Secured Credit Cards - Easy Way To Establish or Re-establish Credit
Secured credit cards are designed to assist people who have never had credit or those who have bad credit, in order to enable them to establish a good credit rating.
Typically, secured credit cards are issued when the holder is able to offer a type of "security" deposit to the lender by depositing a pre-arranged amount of money into a savings account, money market or certificate of deposit. This is how it works: Usually, for a small fee, the lender will allow the cardholder to utilize the credit card within the specified parameters. Unlike using the cash for any purchases, the secured card creates a credit history for the holder, thus contributing to their overall credit rating.

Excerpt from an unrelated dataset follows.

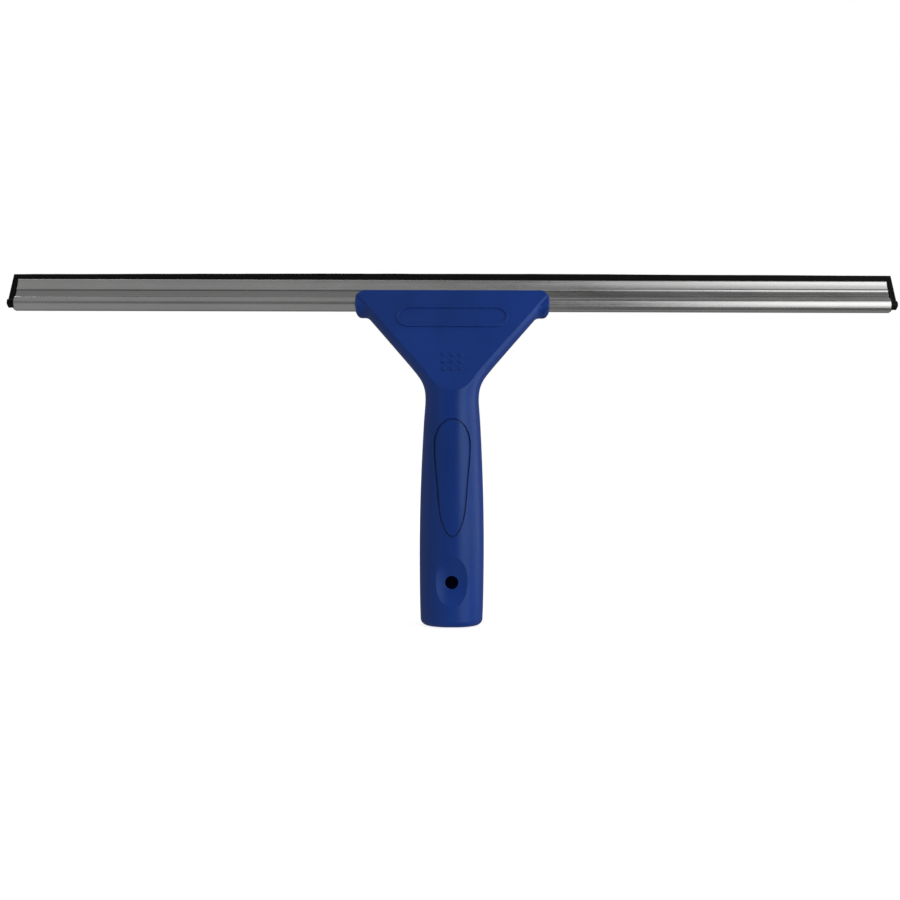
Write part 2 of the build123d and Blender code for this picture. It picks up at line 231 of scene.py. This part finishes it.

With a secured credit card, it is imperative that you make full payments each and every month; otherwise interest is charged on the outstanding balance. If you default, the lender will use the amount in the security account to pay off the debt and this can result in more damage to your credit rating.
Don't Fall Prey To Credit Card Scams
As with any other financial undertaking, it is important that you read the fine print so you are totally aware of exactly what you are paying for. There are some pretty unscrupulous predators out there whose primary goal is separating you, the consumer, from your money. For this reason, you should pay particular attention to the fee schedule prior to accepting any offers for credit cards. Of course, no-fee credit cards are best, but most often the lender will require a small one-time activation fee, which can typically range from $25 to $60.
The user must be vigilant when obtaining credit, so it is your responsibility to make sure there are no hidden fees. Special care must be taken when the contract contains clauses outlining registration charges and/or set-up fees. In some cases, the cost of the card can quickly exceed your credit limit, thus only adding to your credit woes.
Do Your Research On Secured Credit Cards Before You Apply
With a secured credit card, you may have to pay a higher than average interest rate, however, this does not mean that the interest charge is outlandish. Many secured cards offer competitive rates under 19% and again, this is where diligent research on the part of the user becomes paramount. You should be cognizant of all grace periods, the penalty for late payments and the fees charged should full payment not be made within the proscribed time frame.
Once you show due diligence over the specified time frame (most lenders like to see a history of six months to one year of responsible credit card use), the creditor may offer to double the amount of credit available to you, with a portion of this fixed amount being unsecured. Should you choose to close out the account, however, the unsecured funds must be returned to the lender.
The cardholder should ensure that the creditor regularly informs credit-reporting agencies of their payment history. Once it can be established that you are using credit reliably and sensibly, your credit score will increase and you will then be eligible to apply for an unsecured credit card.